Maybe that’s a good sign? Especially when I didn’t give them the page link on the paperwork, so they found it themselves.

Or maybe they were liking it to see if it would show anything more, or the watch and see if we posted any better products?

It’s driving me crazier.

But it’s scary and frustrating beyond just the waiting… Because I know that it comes down to this. Someone’s opinion.

And that’s really all that matters between things going down the path that’s been hoped, and having to regroup and decide what’s happening next of the lesser positive options.

If whoever is making the decisions (maybe it’s just this single person) doesn’t like porch decorations and thinks they are tacky… Then all of my efforts and expenses are worth less than just this one person’s feelings.

And I hate this position.

Because it feels like a million other times.

The story of my life sometimes seems to be that no matter how hard I work towards something and how much effort I give… It’s ultimately beyond my control whether or not it fails.

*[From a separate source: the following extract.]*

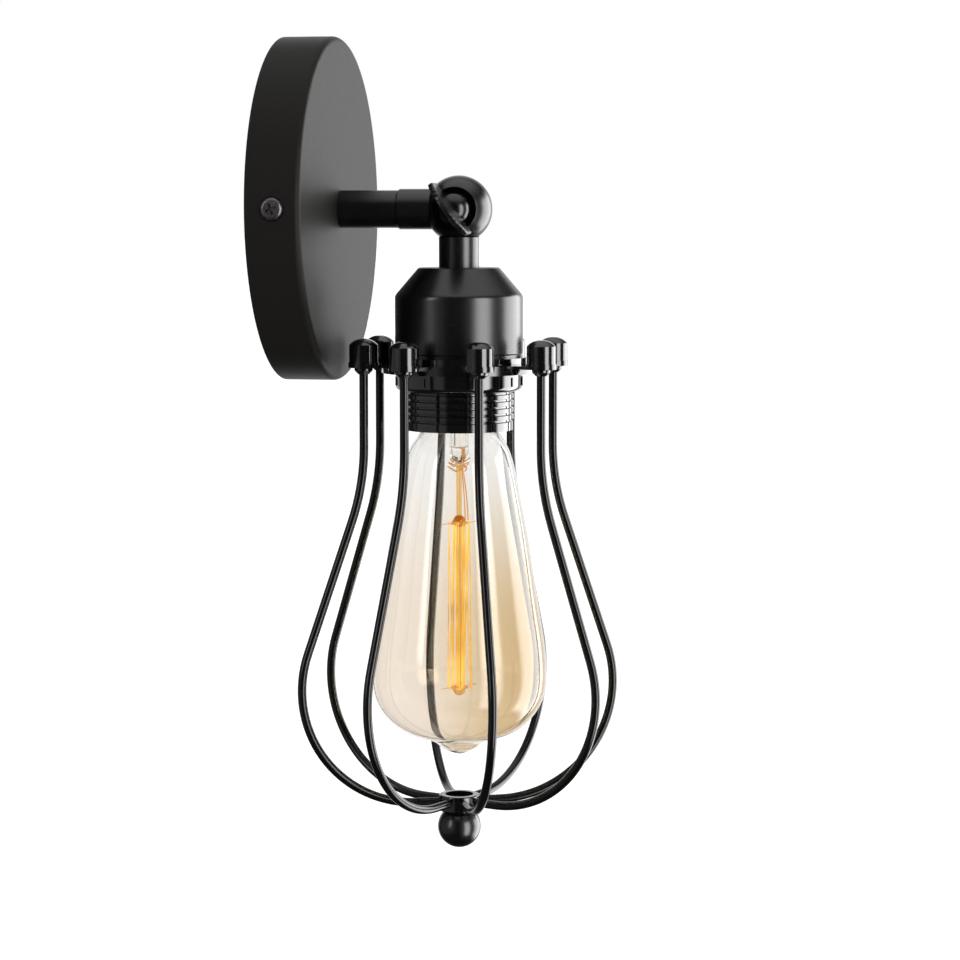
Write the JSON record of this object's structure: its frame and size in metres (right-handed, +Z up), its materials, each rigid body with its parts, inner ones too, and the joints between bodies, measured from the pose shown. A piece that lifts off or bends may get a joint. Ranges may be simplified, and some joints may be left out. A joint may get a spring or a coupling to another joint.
{
  "type": "cage wall light",
  "caption": "Black wall light: round wall plate, short arm with a ball knuckle and thumb screw, screw-base holder, and a pear-shaped wire cage round an amber filament bulb.",
  "frame": {"origin": "middle of the wall plate's back, on the wall, at the centre of the strap's two slots for wall screws", "axes": "+Y into the wall, so the arm runs out along -Y; +Z up, with the lamp hanging down at rest; X is along the knuckle's hinge, with the thumb screw on the -X side"},
  "size_m": [0.127, 0.1182, 0.2957],
  "materials": {
    "plate_paint": "semi-matte black powder coat",
    "satin_black": "satin black paint",
    "gloss_black": "glossy black enamel",
    "black_screw": "satin black with worn edges",
    "zinc_steel": "zinc plated",
    "nickel_screw": "nickel plated",
    "brass": "bright brass",
    "solder": "dull solder",
    "bakelite": "glossy black moulded plastic",
    "white_ceramic": "glazed white ceramic",
    "terminal_plastic": "natural white plastic",
    "fibre": "dark vulcanised fibre",
    "lead_live": "brown wire insulation",
    "lead_neutral": "blue wire insulation",
    "amber_glass": "clear glass with a light amber tint",
    "clear_glass": "clear glass",
    "base_insulator": "black glass",
    "filament": "glowing wire",
    "support_wire": "thin drawn wire"
  },
  "bodies": {
    "wall_side": {"canopy_cup": "plate_paint", "mounting_strap": "zinc_steel", "side_screws": "nickel_screw", "arm_nipple": "brass", "arm_nut": "zinc_steel", "arm_washer": "zinc_steel", "arm_tube": "satin_black", "earth_screw": "brass", "terminal_block": "terminal_plastic", "terminal_block_screws": "nickel_screw", "wall_lead_live": "lead_live", "wall_lead_neutral": "lead_neutral", "knuckle_arm_half": "satin_black", "friction_washer": "fibre"},
    "thumb_washer": {"thumb_washer": "black_screw"},
    "thumb_screw": {"thumb_screw": "black_screw"},
    "lamp_head": {"knuckle_lamp_half": "satin_black", "knuckle_nut": "zinc_steel", "stem_nipple": "brass", "stem_nut": "zinc_steel", "holder_cap": "satin_black", "holder_skirt": "bakelite", "holder_core": "white_ceramic", "holder_terminal_screws": "nickel_screw", "screw_shell": "brass", "centre_contact": "brass", "lamp_lead_live": "lead_live", "lamp_lead_neutral": "lead_neutral", "cage_ring": "gloss_black", "cap_nuts": "gloss_black", "lock_washers": "gloss_black", "collar_beads": "gloss_black", "cage_hub": "gloss_black", "finial_ball": "satin_black", "finial_screw": "zinc_steel", "cage_wire_1": "gloss_black", "cage_wire_2": "gloss_black", "cage_wire_3": "gloss_black", "cage_wire_4": "gloss_black", "cage_wire_5": "gloss_black", "cage_wire_6": "gloss_black", "cage_wire_7": "gloss_black", "cage_wire_8": "gloss_black"},
    "ring_washer": {"ring_washer": "fibre"},
    "shade_ring_nut": {"shade_ring_nut": "bakelite"},
    "bulb_tip": {"bulb_contact": "solder"},
    "bulb": {"bulb_glass": "amber_glass", "bulb_base": "brass", "bulb_insulator": "base_insulator", "glass_stem": "clear_glass", "support_rod": "clear_glass", "filament": "filament", "filament_hooks": "support_wire", "lead_in_wires": "support_wire"}
  },
  "joints": [
    {"name": "head_tilt", "type": "hinge", "parent": "wall_side", "child": "lamp_head", "pos_m": [0, -0.063, 0], "axis": [-1, 0, 0], "range_deg": [-2, 182]},
    {"name": "thumb_screw_travel", "type": "slide", "parent": "wall_side", "child": "thumb_washer", "axis": [-1, 0, 0], "range_m": [0, 0.0011]},
    {"name": "thumb_screw_turn", "type": "hinge", "parent": "thumb_washer", "child": "thumb_screw", "pos_m": [0, -0.063, 0], "axis": [-1, 0, 0], "range_deg": [0, 540]},
    {"name": "ring_nut_travel", "type": "slide", "parent": "lamp_head", "child": "ring_washer", "axis": [0, 0, -1], "range_m": [0, 0.0126]},
    {"name": "ring_nut_turn", "type": "hinge", "parent": "ring_washer", "child": "shade_ring_nut", "pos_m": [0, -0.063, 0], "axis": [0, 0, -1], "range_deg": [0, 1800]},
    {"name": "bulb_travel", "type": "slide", "parent": "lamp_head", "child": "bulb_tip", "axis": [0, 0, -1], "range_m": [0, 0.0109]},
    {"name": "bulb_turn", "type": "hinge", "parent": "bulb_tip", "child": "bulb", "pos_m": [0, -0.063, 0], "axis": [0, 0, -1], "range_deg": [0, 1080]}
  ],
  "couplings": [
    {"joint": "thumb_screw_travel", "follows": "thumb_screw_turn", "m_per_rad": 0.00011141},
    {"joint": "ring_nut_travel", "follows": "ring_nut_turn", "m_per_rad": 0.00039789},
    {"joint": "bulb_travel", "follows": "bulb_turn", "m_per_rad": 0.00057757}
  ]
}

That’s not what it’s supposed to be. The story we all get told is that if you work your butt off and give it your all, your efforts will be rewarded.

Most of you (ok, who I doubt are still reading, but who might read this anyway) already know some of my major examples of that idea failing me repeatedly in the past few years, so I’ll spare the rehashing.

Maybe that’s just a story we get told to keep us working hard, like the Santa story gets used to influence children’s behavior.

I really don’t know anymore.

I know that I’ve given it the best I could do with the circumstances at the moment. Yeah, in an ideal world, there would be lots of social media stuff built up and tons of pics and lots of likes.. But right now, between kid stuff, work stuff, job search stuff, and working on actually making the items… It is what it is.

I just know that fact doesn’t make much difference in the outcomes.

I know God has control of all, and has plans, and all of that. All things supposedly work together…

It just really frustrates me how little difference my best efforts make sometimes.